(Written problem)
Below is a listing. Quote from it, exactly, the lines from the one containing "the X axis." down to the one containing "# on and a studio to mirror.", both ends included, and nothing else.

★ ★ ★ ★

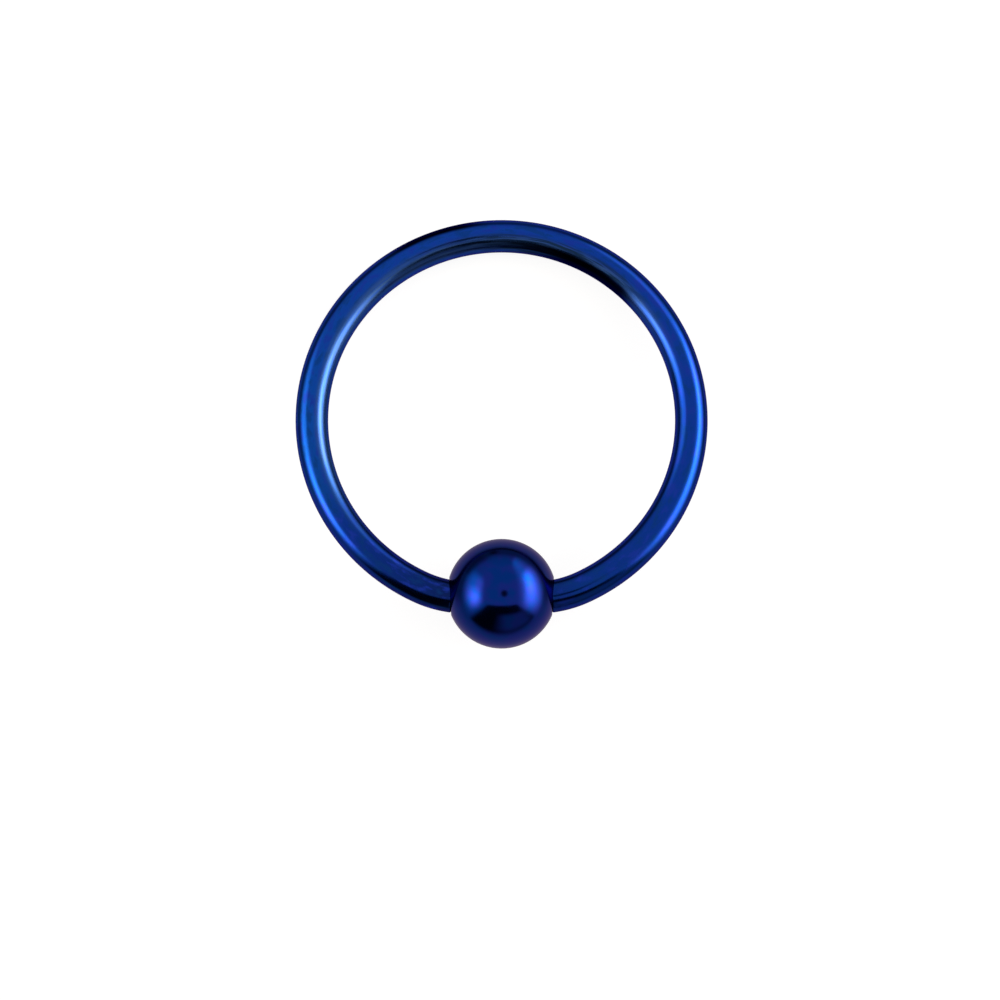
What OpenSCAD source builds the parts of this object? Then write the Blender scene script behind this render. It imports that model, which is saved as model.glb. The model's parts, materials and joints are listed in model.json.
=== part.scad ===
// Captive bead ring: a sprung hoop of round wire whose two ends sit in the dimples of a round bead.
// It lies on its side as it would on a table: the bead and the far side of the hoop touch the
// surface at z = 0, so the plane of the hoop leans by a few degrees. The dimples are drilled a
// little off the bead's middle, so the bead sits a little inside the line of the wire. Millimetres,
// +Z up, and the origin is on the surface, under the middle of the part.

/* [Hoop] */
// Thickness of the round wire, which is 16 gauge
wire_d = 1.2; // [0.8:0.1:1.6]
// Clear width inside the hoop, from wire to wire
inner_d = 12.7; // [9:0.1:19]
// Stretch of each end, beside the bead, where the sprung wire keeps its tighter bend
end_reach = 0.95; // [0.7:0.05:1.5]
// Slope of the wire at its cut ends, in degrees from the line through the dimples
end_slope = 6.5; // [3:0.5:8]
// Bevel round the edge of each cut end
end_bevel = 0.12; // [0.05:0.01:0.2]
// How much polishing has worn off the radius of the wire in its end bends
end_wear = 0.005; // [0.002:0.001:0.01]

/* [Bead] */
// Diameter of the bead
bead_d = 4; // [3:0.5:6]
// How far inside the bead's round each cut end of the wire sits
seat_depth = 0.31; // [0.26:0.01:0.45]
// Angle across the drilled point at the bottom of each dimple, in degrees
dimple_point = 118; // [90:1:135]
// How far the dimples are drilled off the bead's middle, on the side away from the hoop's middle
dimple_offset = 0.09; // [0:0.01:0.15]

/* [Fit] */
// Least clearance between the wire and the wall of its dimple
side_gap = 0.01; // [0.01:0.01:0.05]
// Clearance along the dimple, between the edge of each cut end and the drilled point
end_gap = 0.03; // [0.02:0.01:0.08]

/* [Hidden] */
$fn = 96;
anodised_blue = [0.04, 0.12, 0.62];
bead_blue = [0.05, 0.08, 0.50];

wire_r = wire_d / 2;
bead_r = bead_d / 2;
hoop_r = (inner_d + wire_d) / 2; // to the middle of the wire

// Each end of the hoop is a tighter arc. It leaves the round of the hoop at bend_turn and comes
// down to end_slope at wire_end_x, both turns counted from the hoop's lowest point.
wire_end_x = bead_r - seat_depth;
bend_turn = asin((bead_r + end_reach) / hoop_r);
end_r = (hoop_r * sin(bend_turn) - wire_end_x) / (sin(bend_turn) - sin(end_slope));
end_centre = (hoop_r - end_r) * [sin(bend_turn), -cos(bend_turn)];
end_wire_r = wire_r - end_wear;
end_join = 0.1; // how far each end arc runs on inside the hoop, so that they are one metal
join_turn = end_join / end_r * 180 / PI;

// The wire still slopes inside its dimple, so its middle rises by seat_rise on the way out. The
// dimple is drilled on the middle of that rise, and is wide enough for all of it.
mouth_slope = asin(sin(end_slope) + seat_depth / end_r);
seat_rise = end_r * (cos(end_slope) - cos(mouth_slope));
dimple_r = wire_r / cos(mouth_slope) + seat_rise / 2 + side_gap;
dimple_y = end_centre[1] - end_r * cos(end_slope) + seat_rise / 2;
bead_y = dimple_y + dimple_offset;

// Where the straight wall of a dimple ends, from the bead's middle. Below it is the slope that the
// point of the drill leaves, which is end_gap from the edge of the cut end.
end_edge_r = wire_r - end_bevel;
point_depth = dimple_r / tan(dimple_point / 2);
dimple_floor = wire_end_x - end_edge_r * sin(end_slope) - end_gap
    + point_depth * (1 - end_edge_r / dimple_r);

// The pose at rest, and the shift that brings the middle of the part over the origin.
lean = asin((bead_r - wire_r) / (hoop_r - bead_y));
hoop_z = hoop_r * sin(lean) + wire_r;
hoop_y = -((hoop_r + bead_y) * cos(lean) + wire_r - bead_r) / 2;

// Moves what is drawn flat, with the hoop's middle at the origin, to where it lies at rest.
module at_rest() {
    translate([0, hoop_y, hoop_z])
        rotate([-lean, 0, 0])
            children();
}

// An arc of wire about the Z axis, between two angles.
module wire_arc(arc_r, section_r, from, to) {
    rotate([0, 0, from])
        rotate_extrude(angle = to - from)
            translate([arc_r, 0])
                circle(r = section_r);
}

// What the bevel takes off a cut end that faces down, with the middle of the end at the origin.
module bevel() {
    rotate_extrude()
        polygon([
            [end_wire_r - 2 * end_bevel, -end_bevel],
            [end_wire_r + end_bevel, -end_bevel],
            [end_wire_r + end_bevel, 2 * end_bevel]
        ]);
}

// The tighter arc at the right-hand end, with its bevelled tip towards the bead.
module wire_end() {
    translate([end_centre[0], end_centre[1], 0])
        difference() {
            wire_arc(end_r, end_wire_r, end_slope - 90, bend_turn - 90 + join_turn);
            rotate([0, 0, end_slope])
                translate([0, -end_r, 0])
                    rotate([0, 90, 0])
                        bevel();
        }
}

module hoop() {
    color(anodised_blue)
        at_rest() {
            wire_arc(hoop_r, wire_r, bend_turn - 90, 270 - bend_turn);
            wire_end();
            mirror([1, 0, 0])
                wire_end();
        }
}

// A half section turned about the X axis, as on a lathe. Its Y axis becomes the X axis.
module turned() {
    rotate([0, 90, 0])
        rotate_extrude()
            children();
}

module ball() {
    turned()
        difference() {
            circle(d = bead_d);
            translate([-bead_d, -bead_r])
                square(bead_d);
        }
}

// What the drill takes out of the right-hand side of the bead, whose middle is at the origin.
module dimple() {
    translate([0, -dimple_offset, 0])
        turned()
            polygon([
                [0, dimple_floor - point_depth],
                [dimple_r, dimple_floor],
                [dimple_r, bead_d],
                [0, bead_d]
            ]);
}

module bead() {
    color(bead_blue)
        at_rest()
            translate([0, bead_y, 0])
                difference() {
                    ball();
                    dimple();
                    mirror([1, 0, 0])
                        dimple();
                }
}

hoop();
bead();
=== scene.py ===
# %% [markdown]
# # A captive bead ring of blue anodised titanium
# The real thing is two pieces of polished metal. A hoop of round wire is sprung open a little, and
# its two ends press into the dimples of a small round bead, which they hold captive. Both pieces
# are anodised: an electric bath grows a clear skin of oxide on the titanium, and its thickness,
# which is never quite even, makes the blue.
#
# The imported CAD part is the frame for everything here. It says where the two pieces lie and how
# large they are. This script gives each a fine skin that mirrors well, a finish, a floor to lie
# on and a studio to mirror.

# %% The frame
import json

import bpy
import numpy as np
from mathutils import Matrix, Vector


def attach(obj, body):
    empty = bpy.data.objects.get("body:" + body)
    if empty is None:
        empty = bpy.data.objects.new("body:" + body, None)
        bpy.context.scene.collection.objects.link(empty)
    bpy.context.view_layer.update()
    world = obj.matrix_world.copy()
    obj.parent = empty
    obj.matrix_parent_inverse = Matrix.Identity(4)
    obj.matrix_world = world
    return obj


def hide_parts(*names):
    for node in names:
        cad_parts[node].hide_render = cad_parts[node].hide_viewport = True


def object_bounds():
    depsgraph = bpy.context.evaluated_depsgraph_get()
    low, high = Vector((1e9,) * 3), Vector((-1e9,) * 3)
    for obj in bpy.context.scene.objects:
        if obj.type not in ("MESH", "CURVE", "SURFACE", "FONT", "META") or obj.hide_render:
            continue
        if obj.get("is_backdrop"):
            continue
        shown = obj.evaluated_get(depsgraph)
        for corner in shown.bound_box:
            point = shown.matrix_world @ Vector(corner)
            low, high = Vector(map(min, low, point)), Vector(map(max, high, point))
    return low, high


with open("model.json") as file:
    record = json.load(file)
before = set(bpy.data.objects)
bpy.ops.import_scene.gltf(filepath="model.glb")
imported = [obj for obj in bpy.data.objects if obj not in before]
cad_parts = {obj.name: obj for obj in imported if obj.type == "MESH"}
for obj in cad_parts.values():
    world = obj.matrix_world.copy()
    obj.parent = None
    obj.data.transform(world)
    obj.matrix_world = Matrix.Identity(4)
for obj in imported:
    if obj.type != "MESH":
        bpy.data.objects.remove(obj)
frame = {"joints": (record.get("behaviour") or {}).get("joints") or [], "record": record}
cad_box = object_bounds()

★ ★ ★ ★

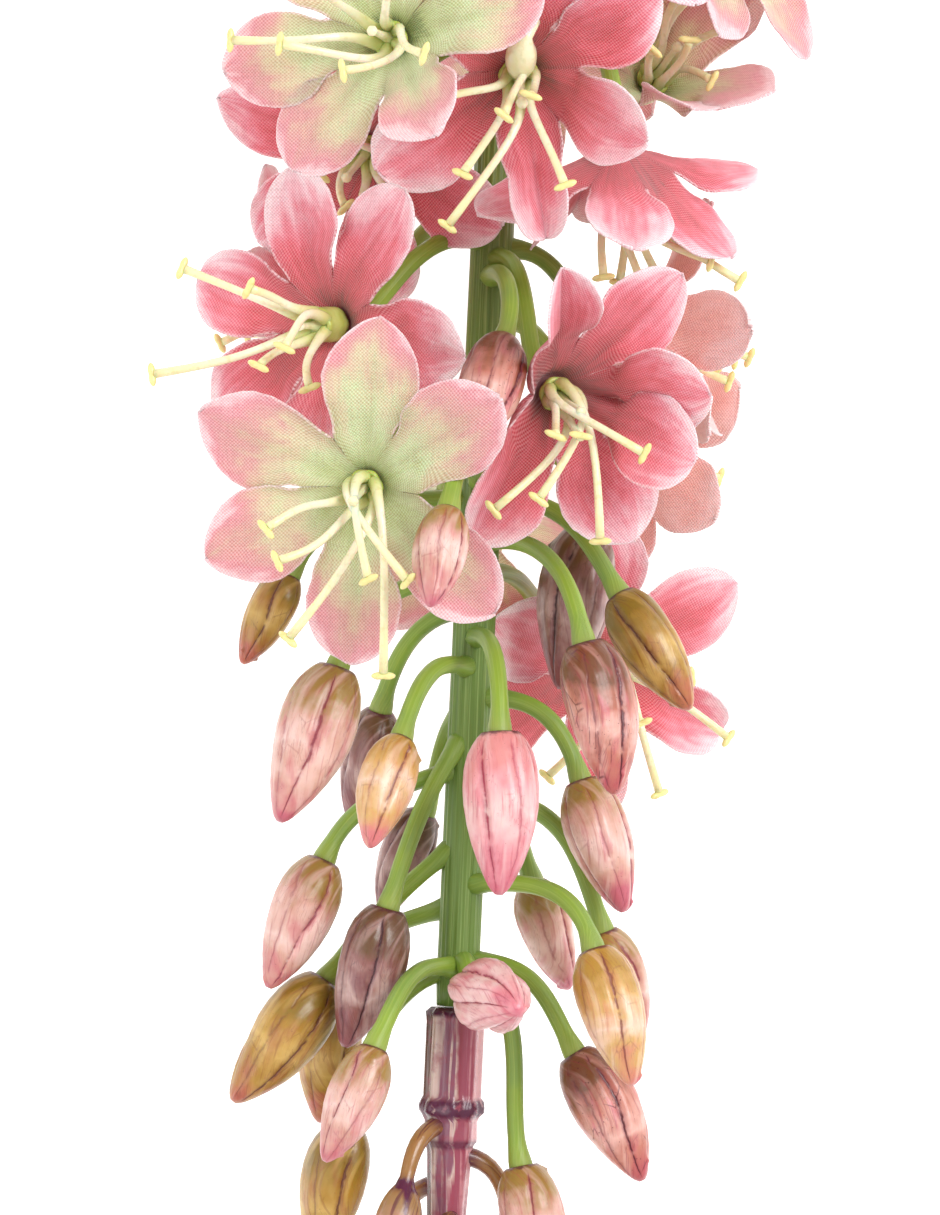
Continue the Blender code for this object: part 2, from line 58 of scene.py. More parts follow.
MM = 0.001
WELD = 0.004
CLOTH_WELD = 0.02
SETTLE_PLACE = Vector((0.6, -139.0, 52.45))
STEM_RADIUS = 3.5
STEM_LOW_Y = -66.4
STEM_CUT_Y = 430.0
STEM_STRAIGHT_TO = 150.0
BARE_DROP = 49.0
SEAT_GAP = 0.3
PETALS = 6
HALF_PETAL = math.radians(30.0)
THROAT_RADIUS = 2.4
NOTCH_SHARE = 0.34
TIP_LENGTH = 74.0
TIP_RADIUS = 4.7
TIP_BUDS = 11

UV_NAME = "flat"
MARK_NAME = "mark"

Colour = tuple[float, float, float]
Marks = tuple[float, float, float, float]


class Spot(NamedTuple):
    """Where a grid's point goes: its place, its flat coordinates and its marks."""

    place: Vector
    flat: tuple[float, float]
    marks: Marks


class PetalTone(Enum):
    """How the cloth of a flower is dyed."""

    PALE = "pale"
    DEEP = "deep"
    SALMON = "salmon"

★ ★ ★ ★

(Response)
// A half section turned about the X axis, as on a lathe. Its Y axis becomes the X axis.
module turned() {
    rotate([0, 90, 0])
        rotate_extrude()
            children();
}

module ball() {
    turned()
        difference() {
            circle(d = bead_d);
            translate([-bead_d, -bead_r])
                square(bead_d);
        }
}

// What the drill takes out of the right-hand side of the bead, whose middle is at the origin.
module dimple() {
    translate([0, -dimple_offset, 0])
        turned()
            polygon([
                [0, dimple_floor - point_depth],
                [dimple_r, dimple_floor],
                [dimple_r, bead_d],
                [0, bead_d]
            ]);
}

module bead() {
    color(bead_blue)
        at_rest()
            translate([0, bead_y, 0])
                difference() {
                    ball();
                    dimple();
                    mirror([1, 0, 0])
                        dimple();
                }
}

hoop();
bead();
=== scene.py ===
# %% [markdown]
# # A captive bead ring of blue anodised titanium
# The real thing is two pieces of polished metal. A hoop of round wire is sprung open a little, and
# its two ends press into the dimples of a small round bead, which they hold captive. Both pieces
# are anodised: an electric bath grows a clear skin of oxide on the titanium, and its thickness,
# which is never quite even, makes the blue.
#
# The imported CAD part is the frame for everything here. It says where the two pieces lie and how
# large they are. This script gives each a fine skin that mirrors well, a finish, a floor to lie
# on and a studio to mirror.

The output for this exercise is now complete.